+++ Data to process +++

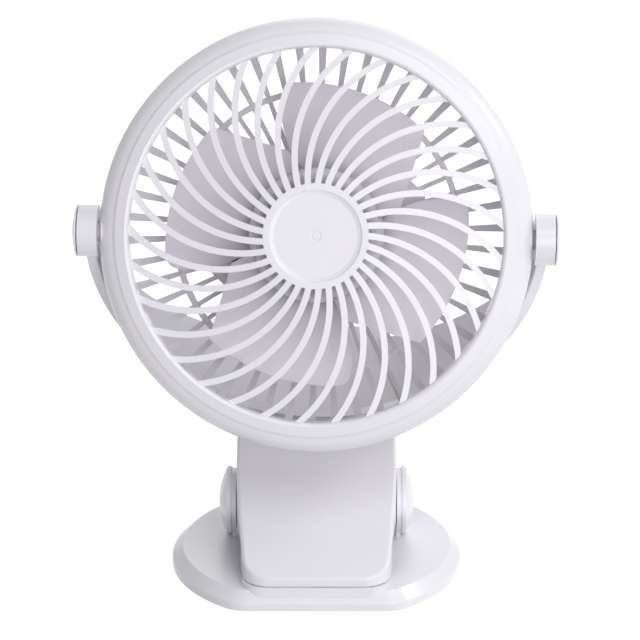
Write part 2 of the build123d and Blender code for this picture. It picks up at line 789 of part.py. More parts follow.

+++
+++ Data to process +++

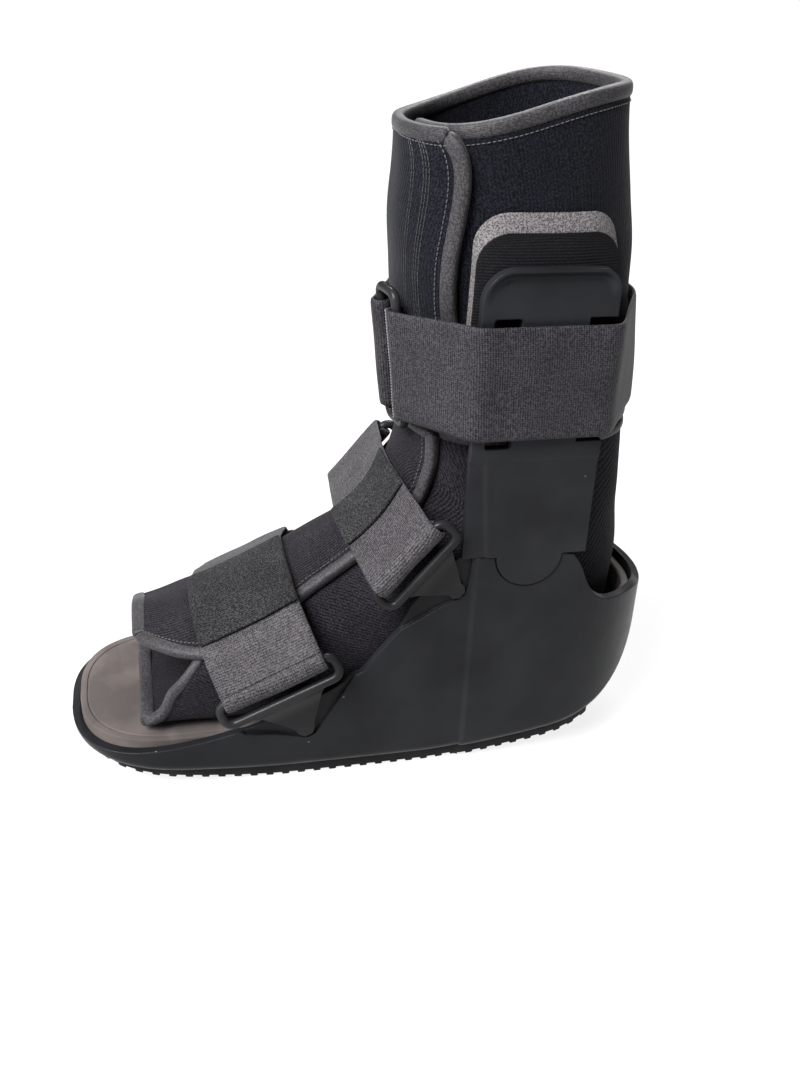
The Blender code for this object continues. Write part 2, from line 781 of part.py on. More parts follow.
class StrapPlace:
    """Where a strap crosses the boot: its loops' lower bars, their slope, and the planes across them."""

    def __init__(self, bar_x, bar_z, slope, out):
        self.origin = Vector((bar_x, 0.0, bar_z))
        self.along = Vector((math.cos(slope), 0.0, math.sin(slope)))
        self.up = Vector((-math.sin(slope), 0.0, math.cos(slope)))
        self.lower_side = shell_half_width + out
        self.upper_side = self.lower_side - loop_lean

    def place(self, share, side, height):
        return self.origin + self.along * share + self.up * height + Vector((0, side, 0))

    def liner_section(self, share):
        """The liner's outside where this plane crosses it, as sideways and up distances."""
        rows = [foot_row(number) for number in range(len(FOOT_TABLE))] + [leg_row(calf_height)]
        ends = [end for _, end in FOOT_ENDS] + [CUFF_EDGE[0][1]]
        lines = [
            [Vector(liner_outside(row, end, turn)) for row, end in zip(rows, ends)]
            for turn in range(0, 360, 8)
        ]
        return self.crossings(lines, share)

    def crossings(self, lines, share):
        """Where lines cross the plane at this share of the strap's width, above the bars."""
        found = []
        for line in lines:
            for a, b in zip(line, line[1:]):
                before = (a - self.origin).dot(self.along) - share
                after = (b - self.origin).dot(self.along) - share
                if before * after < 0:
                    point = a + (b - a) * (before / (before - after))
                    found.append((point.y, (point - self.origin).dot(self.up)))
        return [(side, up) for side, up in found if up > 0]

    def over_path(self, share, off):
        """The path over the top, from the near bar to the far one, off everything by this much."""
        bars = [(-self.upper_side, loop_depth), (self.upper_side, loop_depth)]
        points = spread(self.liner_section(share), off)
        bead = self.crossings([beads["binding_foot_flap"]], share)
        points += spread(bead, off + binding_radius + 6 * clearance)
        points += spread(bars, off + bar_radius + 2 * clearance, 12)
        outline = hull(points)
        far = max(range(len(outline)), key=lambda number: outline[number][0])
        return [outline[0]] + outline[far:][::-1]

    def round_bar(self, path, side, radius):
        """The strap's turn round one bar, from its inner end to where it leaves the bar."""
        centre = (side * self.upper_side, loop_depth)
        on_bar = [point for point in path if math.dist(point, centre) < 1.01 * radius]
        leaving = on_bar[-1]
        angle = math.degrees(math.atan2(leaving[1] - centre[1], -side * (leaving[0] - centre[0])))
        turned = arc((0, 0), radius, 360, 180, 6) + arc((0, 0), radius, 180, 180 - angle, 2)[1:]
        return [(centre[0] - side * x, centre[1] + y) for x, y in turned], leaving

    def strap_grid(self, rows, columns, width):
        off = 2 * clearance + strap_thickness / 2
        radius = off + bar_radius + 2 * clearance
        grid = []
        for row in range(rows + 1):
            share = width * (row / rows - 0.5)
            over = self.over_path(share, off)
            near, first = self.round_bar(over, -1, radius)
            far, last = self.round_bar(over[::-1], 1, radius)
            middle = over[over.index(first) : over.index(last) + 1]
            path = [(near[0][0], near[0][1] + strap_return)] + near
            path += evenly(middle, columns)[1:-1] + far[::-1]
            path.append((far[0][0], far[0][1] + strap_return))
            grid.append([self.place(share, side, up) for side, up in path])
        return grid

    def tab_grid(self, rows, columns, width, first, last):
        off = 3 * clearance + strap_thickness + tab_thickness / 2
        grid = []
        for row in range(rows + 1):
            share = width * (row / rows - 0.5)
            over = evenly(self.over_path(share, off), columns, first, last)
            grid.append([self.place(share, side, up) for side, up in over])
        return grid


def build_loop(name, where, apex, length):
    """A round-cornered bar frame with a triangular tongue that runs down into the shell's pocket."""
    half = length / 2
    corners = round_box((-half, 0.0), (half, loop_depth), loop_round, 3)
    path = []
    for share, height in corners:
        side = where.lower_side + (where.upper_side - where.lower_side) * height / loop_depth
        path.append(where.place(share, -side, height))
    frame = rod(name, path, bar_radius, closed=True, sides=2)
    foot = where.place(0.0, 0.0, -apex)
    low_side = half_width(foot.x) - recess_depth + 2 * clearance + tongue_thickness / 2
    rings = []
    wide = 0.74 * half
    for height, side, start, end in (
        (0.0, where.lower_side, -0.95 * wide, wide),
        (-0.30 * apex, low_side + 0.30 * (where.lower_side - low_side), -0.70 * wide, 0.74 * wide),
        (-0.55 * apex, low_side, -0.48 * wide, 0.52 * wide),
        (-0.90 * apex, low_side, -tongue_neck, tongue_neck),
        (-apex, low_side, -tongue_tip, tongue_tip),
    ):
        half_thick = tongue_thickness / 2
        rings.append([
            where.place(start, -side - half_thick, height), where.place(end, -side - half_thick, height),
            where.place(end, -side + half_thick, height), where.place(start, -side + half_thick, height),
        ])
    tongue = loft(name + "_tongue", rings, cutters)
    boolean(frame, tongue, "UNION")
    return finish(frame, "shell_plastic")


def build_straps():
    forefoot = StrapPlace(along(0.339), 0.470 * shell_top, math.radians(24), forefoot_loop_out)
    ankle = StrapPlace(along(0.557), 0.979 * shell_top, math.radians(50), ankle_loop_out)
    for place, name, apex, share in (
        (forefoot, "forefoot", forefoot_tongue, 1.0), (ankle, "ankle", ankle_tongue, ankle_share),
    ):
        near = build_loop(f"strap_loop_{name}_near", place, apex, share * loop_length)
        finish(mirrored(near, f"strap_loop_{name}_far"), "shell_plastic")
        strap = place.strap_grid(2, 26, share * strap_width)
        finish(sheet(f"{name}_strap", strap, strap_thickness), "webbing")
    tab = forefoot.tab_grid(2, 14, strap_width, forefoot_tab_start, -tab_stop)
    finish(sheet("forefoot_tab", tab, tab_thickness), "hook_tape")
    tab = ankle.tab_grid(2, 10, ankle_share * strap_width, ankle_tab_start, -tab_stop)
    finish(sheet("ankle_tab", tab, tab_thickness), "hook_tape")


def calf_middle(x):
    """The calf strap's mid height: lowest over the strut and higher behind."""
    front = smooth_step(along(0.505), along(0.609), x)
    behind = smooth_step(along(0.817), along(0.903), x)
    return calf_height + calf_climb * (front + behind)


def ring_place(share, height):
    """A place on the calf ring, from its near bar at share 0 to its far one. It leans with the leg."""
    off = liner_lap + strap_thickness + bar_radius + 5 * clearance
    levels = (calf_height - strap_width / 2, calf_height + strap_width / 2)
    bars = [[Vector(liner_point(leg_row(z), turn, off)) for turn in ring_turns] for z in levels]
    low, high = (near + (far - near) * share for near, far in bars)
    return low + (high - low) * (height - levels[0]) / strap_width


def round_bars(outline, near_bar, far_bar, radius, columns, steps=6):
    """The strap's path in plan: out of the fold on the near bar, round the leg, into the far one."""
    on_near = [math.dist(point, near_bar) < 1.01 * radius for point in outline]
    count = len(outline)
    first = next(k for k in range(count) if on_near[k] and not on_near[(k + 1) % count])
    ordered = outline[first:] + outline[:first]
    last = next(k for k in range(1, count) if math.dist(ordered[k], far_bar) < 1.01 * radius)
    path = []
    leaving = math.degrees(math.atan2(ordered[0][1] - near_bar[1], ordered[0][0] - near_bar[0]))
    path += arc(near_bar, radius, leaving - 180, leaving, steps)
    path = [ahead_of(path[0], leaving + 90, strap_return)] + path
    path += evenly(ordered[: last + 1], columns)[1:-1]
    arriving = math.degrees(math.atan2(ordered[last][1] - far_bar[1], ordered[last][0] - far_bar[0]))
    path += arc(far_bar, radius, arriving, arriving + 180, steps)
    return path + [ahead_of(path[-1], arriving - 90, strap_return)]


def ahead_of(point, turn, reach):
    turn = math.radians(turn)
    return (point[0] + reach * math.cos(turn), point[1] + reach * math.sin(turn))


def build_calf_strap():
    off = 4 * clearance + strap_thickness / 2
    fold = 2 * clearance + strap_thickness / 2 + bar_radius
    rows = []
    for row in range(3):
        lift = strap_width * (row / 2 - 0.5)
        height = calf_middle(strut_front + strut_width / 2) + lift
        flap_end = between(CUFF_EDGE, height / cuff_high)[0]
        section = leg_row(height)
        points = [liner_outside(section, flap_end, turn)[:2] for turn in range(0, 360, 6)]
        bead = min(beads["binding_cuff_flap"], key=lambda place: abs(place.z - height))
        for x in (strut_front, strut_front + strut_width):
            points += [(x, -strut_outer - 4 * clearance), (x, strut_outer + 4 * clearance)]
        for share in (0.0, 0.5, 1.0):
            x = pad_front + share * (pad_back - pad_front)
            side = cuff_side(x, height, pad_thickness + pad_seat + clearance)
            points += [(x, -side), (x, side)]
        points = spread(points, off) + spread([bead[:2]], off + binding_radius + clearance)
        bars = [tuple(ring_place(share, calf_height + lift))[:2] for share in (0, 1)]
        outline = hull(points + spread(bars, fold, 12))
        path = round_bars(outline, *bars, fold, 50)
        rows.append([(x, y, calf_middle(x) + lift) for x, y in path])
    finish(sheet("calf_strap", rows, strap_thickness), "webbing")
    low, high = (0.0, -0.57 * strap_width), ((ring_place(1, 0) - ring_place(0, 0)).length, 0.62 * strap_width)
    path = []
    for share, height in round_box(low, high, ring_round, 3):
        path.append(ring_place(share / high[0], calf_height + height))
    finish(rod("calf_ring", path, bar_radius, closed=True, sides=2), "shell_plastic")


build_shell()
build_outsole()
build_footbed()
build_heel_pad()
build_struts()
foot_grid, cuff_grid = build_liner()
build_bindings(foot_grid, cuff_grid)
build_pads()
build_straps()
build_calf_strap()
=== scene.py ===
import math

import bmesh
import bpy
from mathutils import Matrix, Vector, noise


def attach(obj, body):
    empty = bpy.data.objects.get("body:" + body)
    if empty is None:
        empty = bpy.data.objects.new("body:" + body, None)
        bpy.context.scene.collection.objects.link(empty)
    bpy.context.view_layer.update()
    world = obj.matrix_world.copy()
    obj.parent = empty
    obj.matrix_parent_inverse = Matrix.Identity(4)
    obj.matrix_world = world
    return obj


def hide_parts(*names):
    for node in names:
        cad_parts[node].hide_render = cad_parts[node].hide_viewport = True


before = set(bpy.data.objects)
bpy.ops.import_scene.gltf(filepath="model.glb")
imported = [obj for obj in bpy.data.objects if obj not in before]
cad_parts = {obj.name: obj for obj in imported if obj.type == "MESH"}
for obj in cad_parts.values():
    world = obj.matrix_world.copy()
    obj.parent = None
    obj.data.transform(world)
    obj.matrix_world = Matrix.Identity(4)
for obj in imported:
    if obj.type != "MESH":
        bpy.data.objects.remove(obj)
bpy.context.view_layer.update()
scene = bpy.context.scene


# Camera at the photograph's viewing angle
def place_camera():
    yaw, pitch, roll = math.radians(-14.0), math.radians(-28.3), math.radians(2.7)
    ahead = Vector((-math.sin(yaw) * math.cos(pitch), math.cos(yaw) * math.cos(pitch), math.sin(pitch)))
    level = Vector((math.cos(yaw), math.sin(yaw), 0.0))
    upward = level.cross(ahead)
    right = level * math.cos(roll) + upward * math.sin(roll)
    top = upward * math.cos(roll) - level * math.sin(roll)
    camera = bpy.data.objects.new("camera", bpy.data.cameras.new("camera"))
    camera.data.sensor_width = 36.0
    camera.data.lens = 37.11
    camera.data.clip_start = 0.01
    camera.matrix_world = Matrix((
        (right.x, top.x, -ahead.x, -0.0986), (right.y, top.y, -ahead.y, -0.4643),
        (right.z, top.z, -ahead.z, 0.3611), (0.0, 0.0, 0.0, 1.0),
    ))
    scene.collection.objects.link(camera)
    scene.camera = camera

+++

= What the task asks =
Taking the material above, extract exactly and only the lines from the line with "build_shell()" to the line with "obj.data.transform(world)", inclusive of both.

= Finished answer =
build_shell()
build_outsole()
build_footbed()
build_heel_pad()
build_struts()
foot_grid, cuff_grid = build_liner()
build_bindings(foot_grid, cuff_grid)
build_pads()
build_straps()
build_calf_strap()
=== scene.py ===
import math

import bmesh
import bpy
from mathutils import Matrix, Vector, noise


def attach(obj, body):
    empty = bpy.data.objects.get("body:" + body)
    if empty is None:
        empty = bpy.data.objects.new("body:" + body, None)
        bpy.context.scene.collection.objects.link(empty)
    bpy.context.view_layer.update()
    world = obj.matrix_world.copy()
    obj.parent = empty
    obj.matrix_parent_inverse = Matrix.Identity(4)
    obj.matrix_world = world
    return obj


def hide_parts(*names):
    for node in names:
        cad_parts[node].hide_render = cad_parts[node].hide_viewport = True


before = set(bpy.data.objects)
bpy.ops.import_scene.gltf(filepath="model.glb")
imported = [obj for obj in bpy.data.objects if obj not in before]
cad_parts = {obj.name: obj for obj in imported if obj.type == "MESH"}
for obj in cad_parts.values():
    world = obj.matrix_world.copy()
    obj.parent = None
    obj.data.transform(world)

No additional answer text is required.